Voltaire warred on Christian superstition because he keenly felt its evils. He saw that intolerance naturally flowed from the exclusive and dogmatic claims which alone differentiated it from other faiths. Its inducements to right-doing he found to be essentially ignoble, appealing either to brutal fear of punishment or base expectation of reward, and in each case alike mercenary. He saw that terrorism engendered brutality, that a savage will think nothing of slaughtering hundreds to appease his angry God. He saw that it had been a fine religion for priests and monks—those caterpillars of the commonwealth, living on the fat of the land while pretending to hold the keys of heaven, a race of parasites on the people, who toil not neither do they spin, and whose direct interest lay in fostering their dupes ignorance and credulity. The Christian tree was judged, as its founder said it should be, by its fruits. Men do not gather grapes from thorns, or figs from thistles. He saw Christianity as Tacitus described it—“a maleficent superstition.” It was a upas tree, to be cut down; and hence he reiterated his terrible Delenda est Carthago, “Ecrasez l’Infàme”—“Destroy the monster.”

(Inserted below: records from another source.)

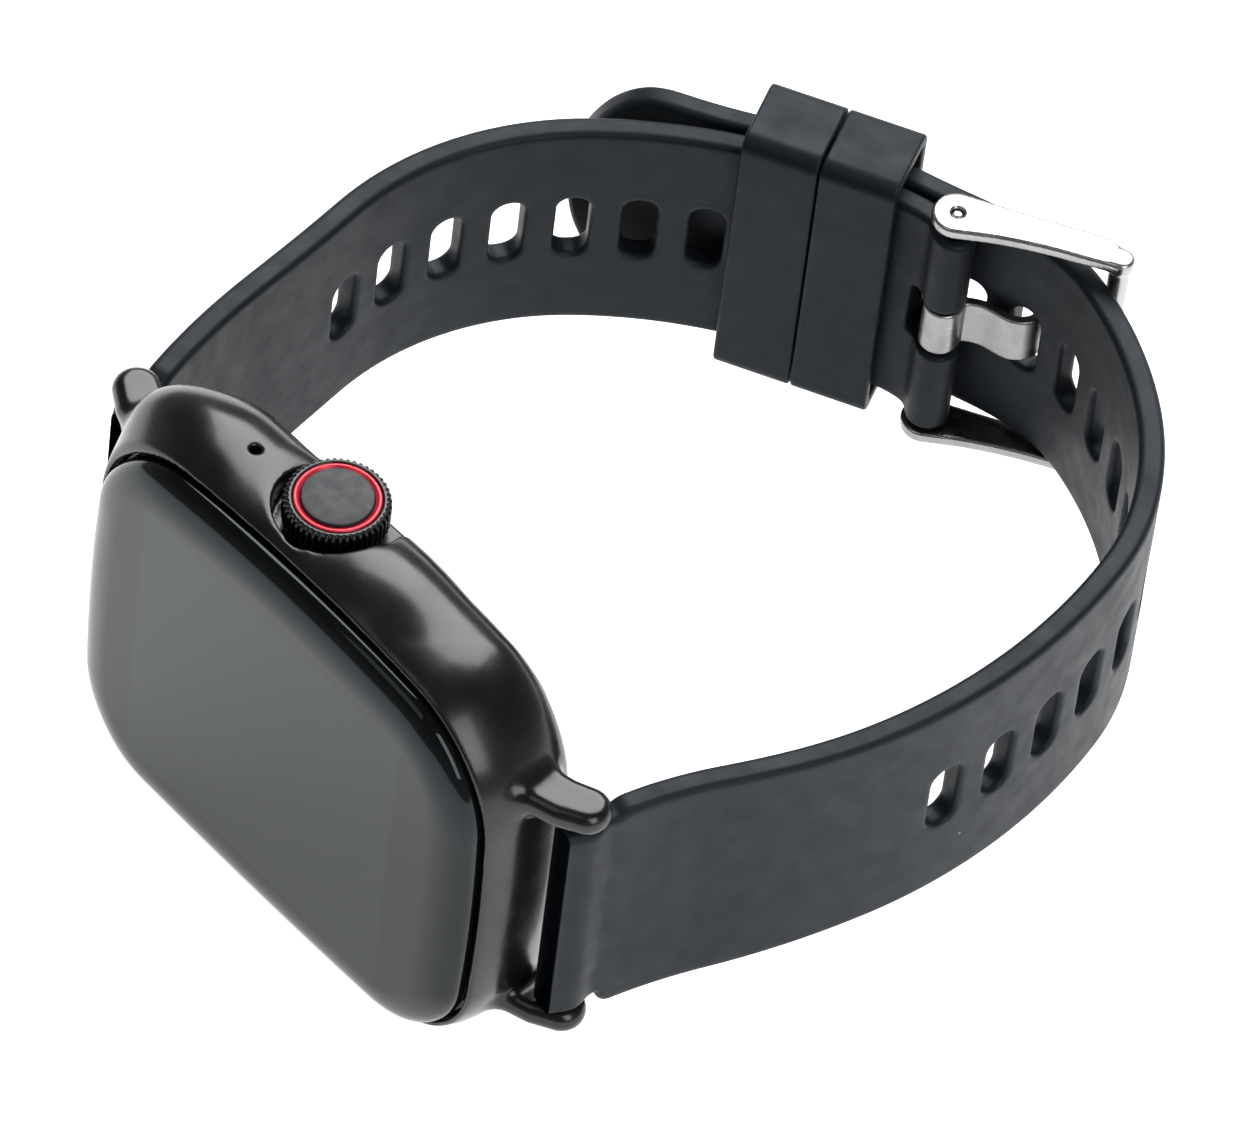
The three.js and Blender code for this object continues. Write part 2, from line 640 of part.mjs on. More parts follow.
// A rectangular band around both straps, leaning a little towards its neighbour.
function keeper(station, lean) {
  const outer = roundedRect(-KEEPER.depth / 2, -KEEPER.halfHeight, KEEPER.depth / 2, KEEPER.halfHeight, 1.2);
  const inner = roundedRect(-KEEPER.depth / 2 + KEEPER.wall, -KEEPER.halfHeight + KEEPER.wall,
    KEEPER.depth / 2 - KEEPER.wall, KEEPER.halfHeight - KEEPER.wall, 0.5);
  const band = new THREE.ExtrudeGeometry(ringShape(outer, inner), {
    depth: KEEPER.length, curveSegments: 3, bevelEnabled: false,
  });
  band.translate(0, 0, -KEEPER.length / 2);
  band.rotateY(Math.PI / 2 + THREE.MathUtils.degToRad(lean));
  return toStation(band, bucklePath, station, OVERLAP_PITCH / 2);
}

addPart('keeper_near', keeper(KEEPER.near, KEEPER.lean), silicone);
addPart('keeper_far', keeper(KEEPER.far, -KEEPER.lean), silicone);

// ---------------------------------------------------------------- buckle

function armOutline() {
  const { x, y } = BUCKLE_PIN;
  const shape = new THREE.Shape();
  shape.moveTo(x + 1.3, y - 1.4);
  shape.splineThru([
    new THREE.Vector2(x + 3.5, y + 1),
    new THREE.Vector2(x + 7, y + 3.6),
    new THREE.Vector2(OUTER_BAR.x - 0.3, OUTER_BAR.y - OUTER_BAR.radius),
  ]);
  shape.lineTo(OUTER_BAR.x + 0.7, OUTER_BAR.y + 0.3);
  shape.lineTo(OUTER_BAR.x - 0.2, OUTER_BAR.y + OUTER_BAR.radius);
  shape.splineThru([
    new THREE.Vector2(x + 4.8, y + 5.5),
    new THREE.Vector2(x + 1.2, y + 2.9),
    new THREE.Vector2(x - 1, y + 1.6),
  ]);
  shape.absarc(x, y, 1.9, 2.13, 5.46, false);
  return shape;
}

function buckleFrame() {
  const { x, y } = OUTER_BAR;
  const z = BUCKLE_BAR.z;
  const frame = joined(
    rodZ(x, y, OUTER_BAR.radius, z - ARM.outer, z + ARM.outer, 16),
    slabZ(armOutline(), z + ARM.inner, z + ARM.outer, 0, 4),
    slabZ(armOutline(), z - ARM.outer, z - ARM.inner, 0, 4),
  );
  return cut(frame, rodZ(BUCKLE_PIN.x, BUCKLE_PIN.y, BAR.bore, -20, 20, 12));
}

function buckleTongue() {
  const { x, y } = BUCKLE_PIN;
  const hole = holePath.at(BUCKLED_AT);
  const nearHole = (back, out) => hole.point.clone()
    .addScaledVector(hole.tangent, -back)
    .addScaledVector(hole.normal, -out);
  const line = new THREE.SplineCurve([
    new THREE.Vector2(x + 0.3, y + 1),
    new THREE.Vector2(x + 1.9, y + 2.25),
    nearHole(-0.75, -1.65),
    nearHole(0.3, -0.7),
    nearHole(0.5, 0.6),
    nearHole(1.5, 1.85),
    nearHole(3.5, 2.4),
    new THREE.Vector2(OUTER_BAR.x + 0.8, OUTER_BAR.y + OUTER_BAR.radius + TONGUE.thickness / 2 + 0.12),
  ]);
  const strip = stripOutline(new ArcPath([line]), 0, line.getLength(), TONGUE.thickness, 1.1);
  const loop = toSolid(rodZ(x, y, TONGUE.loop, TONGUE.low, TONGUE.high, 16));
  const tongue = loop.add(toSolid(slabZ(strip, TONGUE.low, TONGUE.high, 0.1)));
  return cut(tongue, rodZ(x, y, BAR.tube + 0.1, -5, 5, 16));
}

addPart('buckle_frame', buckleFrame(), steel);
addPart('buckle_tongue', buckleTongue(), brushedSteel);

// ---------------------------------------------------------------- spring bars

class Helix extends THREE.Curve {
  constructor(radius, halfLength, turns) {
    super();
    Object.assign(this, { radius, halfLength, turns });
  }

  getPoint(t, target = new THREE.Vector3()) {
    const angle = 2 * Math.PI * this.turns * t;
    target.set(this.radius * Math.cos(angle), this.radius * Math.sin(angle), this.halfLength * (2 * t - 1));
    return target;
  }
}

function coilSpring(halfLength) {
  const wire = polygon([[0.09, 0], [-0.045, 0.08], [-0.045, -0.08]]);
  const turns = 6;
  return new THREE.ExtrudeGeometry(wire, {
    steps: turns * 5, bevelEnabled: false, extrudePath: new Helix(0.33, halfLength, turns),
  });
}

// A spring bar about its own middle: a tube, a spring inside it and a sprung tip at each end.
function springBar(name, place, halfTube, tipEnd) {
  const tipStart = tipEnd - BAR.tipLength;
  const tipProfile = [
    [0, tipStart], [BAR.tip, tipStart], [BAR.tip, tipEnd - 0.2], [BAR.tip - 0.15, tipEnd], [0, tipEnd],
  ];
  const pieces = {
    tube: turned(0, 0, tubeProfile(BAR.bore, BAR.tube, -halfTube, halfTube), 16),
    tip_upper: turned(0, 0, tipProfile, 12),
    tip_lower: turned(0, 0, tipProfile.map(([r, z]) => [r, -z]).reverse(), 12),
    spring: coilSpring(tipStart - 0.3),
  };
  const bar = new THREE.Group();
  bar.position.copy(place);
  group.add(bar);
  for (const [piece, geometry] of Object.entries(pieces)) {
    addPart(`${name}_${piece}`, geometry, steel, bar);
  }
}

for (const [name, side] of [['lug_bar_12', -1], ['lug_bar_6', 1]]) {
  const { x, y } = lugPoint(side);
  springBar(name, new THREE.Vector3(x, y, HEAD_PLACE.z), LUG_BAR.halfTube, LUG_BAR.tipEnd);
}
springBar('buckle_bar', new THREE.Vector3(BUCKLE_PIN.x, BUCKLE_PIN.y, BUCKLE_BAR.z),
  BUCKLE_BAR.halfTube, BUCKLE_BAR.tipEnd);

// ---------------------------------------------------------------- standing position

const bounds = new THREE.Box3().setFromObject(group);
const middle = bounds.getCenter(new THREE.Vector3());
group.position.set(-middle.x, -middle.y, -bounds.min.z);
group.updateMatrixWorld(true);

export default group;
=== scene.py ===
"""Looks for the smartwatch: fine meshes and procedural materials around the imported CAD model.

Shapes are worked out in millimetres and become metres when a mesh is made. Sculpted pieces are
written as fields, which are negative inside the piece, and are meshed by solid().
"""

import json

import bpy
import numpy as np
from mathutils import Matrix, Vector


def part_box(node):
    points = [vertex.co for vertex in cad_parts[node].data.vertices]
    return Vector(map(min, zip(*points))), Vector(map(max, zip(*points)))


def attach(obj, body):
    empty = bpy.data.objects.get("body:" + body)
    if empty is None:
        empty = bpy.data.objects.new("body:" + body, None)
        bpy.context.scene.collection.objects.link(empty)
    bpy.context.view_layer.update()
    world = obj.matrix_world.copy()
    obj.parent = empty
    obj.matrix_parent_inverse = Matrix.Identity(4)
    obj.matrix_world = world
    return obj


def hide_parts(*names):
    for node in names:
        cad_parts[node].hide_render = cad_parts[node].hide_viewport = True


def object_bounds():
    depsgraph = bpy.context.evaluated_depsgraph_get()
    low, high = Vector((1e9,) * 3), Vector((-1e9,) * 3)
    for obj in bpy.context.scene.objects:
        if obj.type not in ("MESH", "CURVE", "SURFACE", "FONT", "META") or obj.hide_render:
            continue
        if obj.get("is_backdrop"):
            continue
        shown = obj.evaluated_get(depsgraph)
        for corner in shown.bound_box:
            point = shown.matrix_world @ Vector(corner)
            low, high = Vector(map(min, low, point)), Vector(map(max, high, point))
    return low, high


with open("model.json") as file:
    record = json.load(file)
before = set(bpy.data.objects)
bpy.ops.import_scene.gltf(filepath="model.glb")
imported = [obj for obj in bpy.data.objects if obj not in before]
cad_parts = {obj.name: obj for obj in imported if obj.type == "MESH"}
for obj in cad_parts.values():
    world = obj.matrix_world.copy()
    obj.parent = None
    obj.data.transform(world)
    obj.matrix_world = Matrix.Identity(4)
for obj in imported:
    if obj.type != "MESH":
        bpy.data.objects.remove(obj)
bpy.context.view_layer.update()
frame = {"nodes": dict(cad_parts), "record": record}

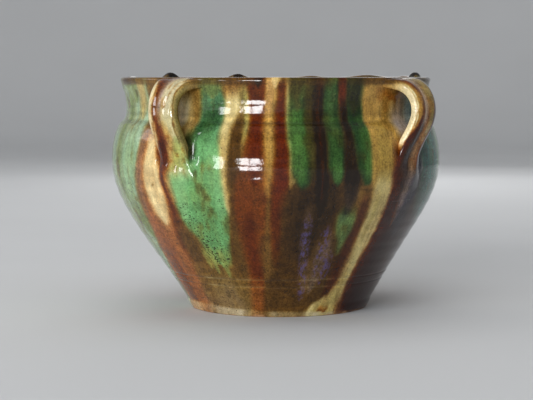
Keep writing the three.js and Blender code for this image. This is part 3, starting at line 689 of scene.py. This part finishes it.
def new_material(name):
    """An empty material of that name, and its tree of nodes."""
    material = bpy.data.materials.new(name)
    material.use_nodes = True
    material.node_tree.nodes.clear()
    return material, material.node_tree


def node(tree, kind, settings=None, **links):
    """Adds a shader node. Settings name its properties or, in brackets, its sockets' values. Each
    link names an input, with _ for a space, and gives the output that goes in, or a node, whose
    first output in use does."""
    made = tree.nodes.new("ShaderNode" + kind)
    for key, value in (settings or {}).items():
        if key.startswith("["):
            inner = key[1:-1]
            made.inputs[int(inner) if inner.isdigit() else inner].default_value = value
        else:
            setattr(made, key, value)
    for key, source in links.items():
        socket = made.inputs[int(key[1:])] if key[1:].isdigit() else made.inputs[key.replace("_", " ")]
        if isinstance(source, bpy.types.Node):
            source = next(output for output in source.outputs if output.enabled)
        tree.links.new(source, socket)
    return made


def solid(colour):
    """A hex colour as a socket takes it: linear, with an alpha of 1."""
    return (*linear(colour), 1.0)


# How each kind of unevenness darkens and lightens the glaze: the noise's scale, detail and
# roughness, how it is squeezed along x, y and z, the half span that it is read over, the swing
MOTTLES = [
    # slips mixed in streaks about 3 mm wide and ten times as long
    (360.0, 4.0, 0.65, (1.0, 1.0, 0.1), 0.2, 0.16),
    # clouds of thicker and thinner glaze about 9 mm across, mottled down to half a millimetre
    (110.0, 5.0, 0.66, (1.0, 1.0, 1.0), 0.2, 0.2),
    # a grain of 1 to 2 mm where the melt took up iron from the clay
    (640.0, 3.0, 0.7, (1.0, 1.0, 1.0), 0.2, 0.3),
    # fine lines of the potter's fingers, 1.6 mm apart
    (620.0, 2.0, 0.5, (0.1, 0.1, 1.0), 0.15, 0.03),
]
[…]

He wrote to D’Alembert from Ferney: “For forty years I have endured the outrages of bigots and scoundrels. I have found there is nothing to gain by moderation, and that it is a deception. I must wage war openly and die nobly, 'on a crowd of bigots slaughtered at my feet.’” His war was relentless and unremitting. He assailed “l’Infàme” with every weapon which learning, wit, industry, and indignation could supply.